O que se tem notado é um distanciamento entre a academia e a prática, vários “pseudo-técnicos” embrenhados nas gestões municipais e pouco interesse dos gestores em qualificar e contratar os profissionais adequados à demanda e para a solução dos problemas urbanos. Por outro lado, poucos arquitetos ou escritórios têm buscado se especializar em urbanismo e gestão para prestar a devido consultoria, já que quase 2.000 cidades necessitam de planos, projetos e respectiva implementação. O fato é que muitos municípios ainda necessitam de mão-de-obra qualificada e continuam a crescer sem nenhum tipo de planejamento, comprometendo o futuro destas cidades.
Os desafios para os governos ficaram gigantescos depois de décadas de crescimento urbano acelerado e com pouco planejamento, além de políticas voltadas para o desenvolvimento do transporte motorizado individual em detrimento do transporte público e do transporte não motorizado, também de soluções para alocação de orçamento e de tomada de decisão.

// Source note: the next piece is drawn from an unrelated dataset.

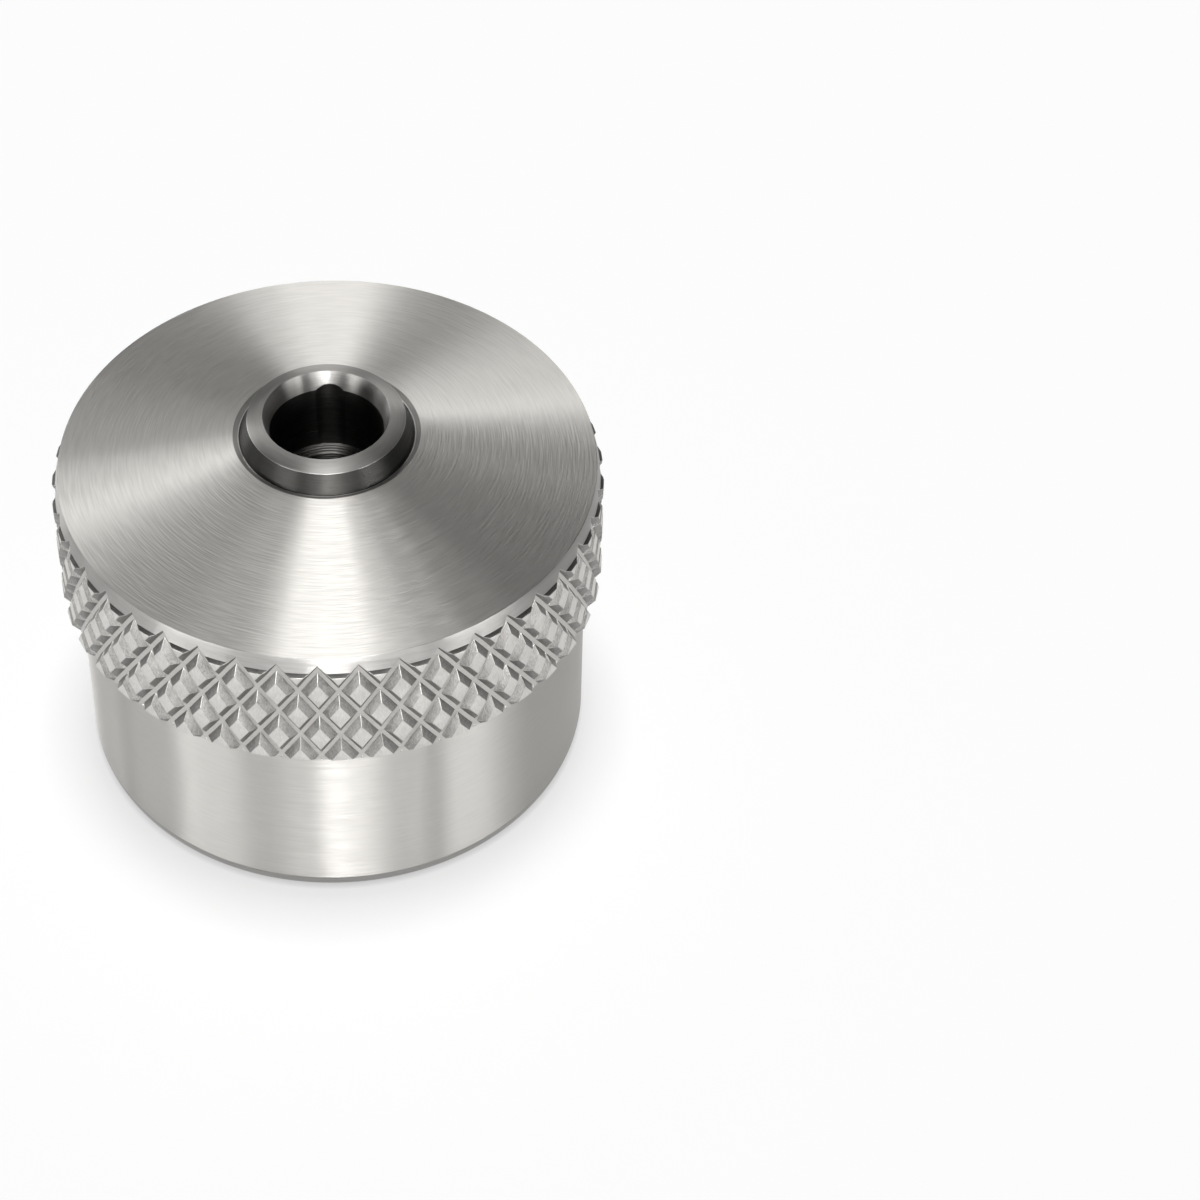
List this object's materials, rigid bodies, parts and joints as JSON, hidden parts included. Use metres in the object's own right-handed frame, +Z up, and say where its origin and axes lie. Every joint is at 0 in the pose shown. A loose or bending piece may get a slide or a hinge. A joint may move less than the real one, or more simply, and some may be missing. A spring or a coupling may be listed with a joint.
{
  "type": "knurled thumb nut",
  "caption": "Tall round thumb nut turned from bar, with a diamond knurled grip band, a plain body, a shallow conical top, a small bored boss and a threaded hole through its axis.",
  "frame": {"origin": "centre of the flat bottom face, on the axis of the hole", "axes": "+Z up along the axis from the plain body to the boss, +Y away from the camera of the picture, +X to its right"},
  "size_m": [0.032, 0.032, 0.0244],
  "materials": {
    "turned_metal": "turned, with fine circular tool marks"
  },
  "bodies": {
    "root": {"thumb_nut": "turned_metal"}
  },
  "joints": []
}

Nos últimos anos houve avanços institucionais e principalmente legislativos, para inverter a lógica individualista e a falta de integração entre o planejamento e a mobilidade urbana. Esforço maior ainda é transformar o arcabouço legal vigente, com avanços significativos, em estruturas de mobilidade que efetivamente beneficiem a população, principalmente na melhoria das condições de mobilidade das pessoas.